Just a thought would reinstalling using new .2 version possibly work?

As here:
https://phoenixnap.com/kb/reinstall-ubuntu

Possible down side would have to reinstall programs. I have a calc sheet with all my installed programs and would just have to go down list to reinstall.

Kernel versions don't usually update on an LTS. My /etc/lsb-release shows 22.04.2 LTS, for instance, but kernel is at 5.15. LTS is designed for deployments--where a bunch of machines are provisioned at once, a bunch of people trained on using them, and then no new features (bugs) are introduced to interfere with using the machines. Unless a feature is something that makes one of my end user's productive jobs easier/simpler/safer, to me it is a bug and cost money in retraining. And ours is a very small deployment of only 7 machines. Most of them are still on 18.04--because the users know how to get work done. I'm working on 22.04, and will deploy it in the next few months.

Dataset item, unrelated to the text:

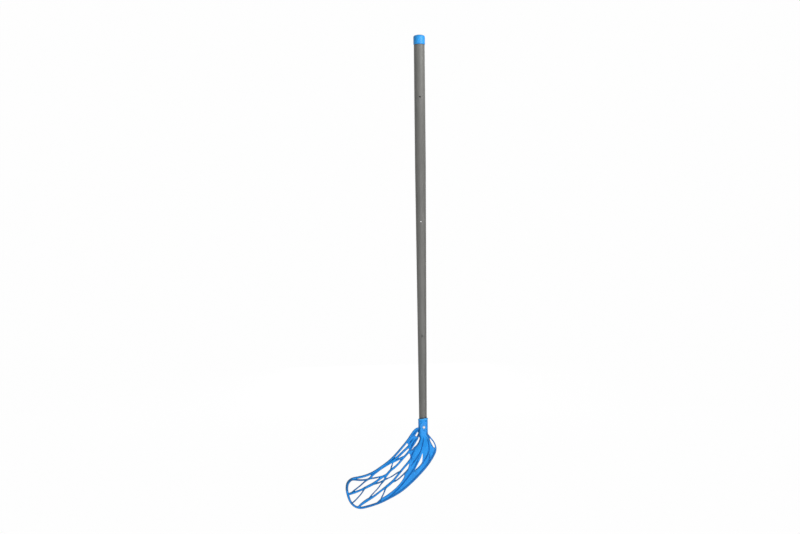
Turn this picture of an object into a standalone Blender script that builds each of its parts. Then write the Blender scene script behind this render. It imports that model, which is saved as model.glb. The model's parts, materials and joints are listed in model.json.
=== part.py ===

Sorry, I digressed :slight_smile: --- If hardware is newer than the last LTS, there are the regular releases--or if you need support of new hardware features while keeping deployment-wide consistency, one can use the HWE packages.

18.04 LTS was 4.15 kernel, but 18.04.2 LTS was 4.18. The 18.04 HWE even followed to the 5.x kernels at 18.04.3 LTS. I think if you install at X.X.2 LTS or later, you get the HWE packages installed by default, which is why it ships with the later kernel.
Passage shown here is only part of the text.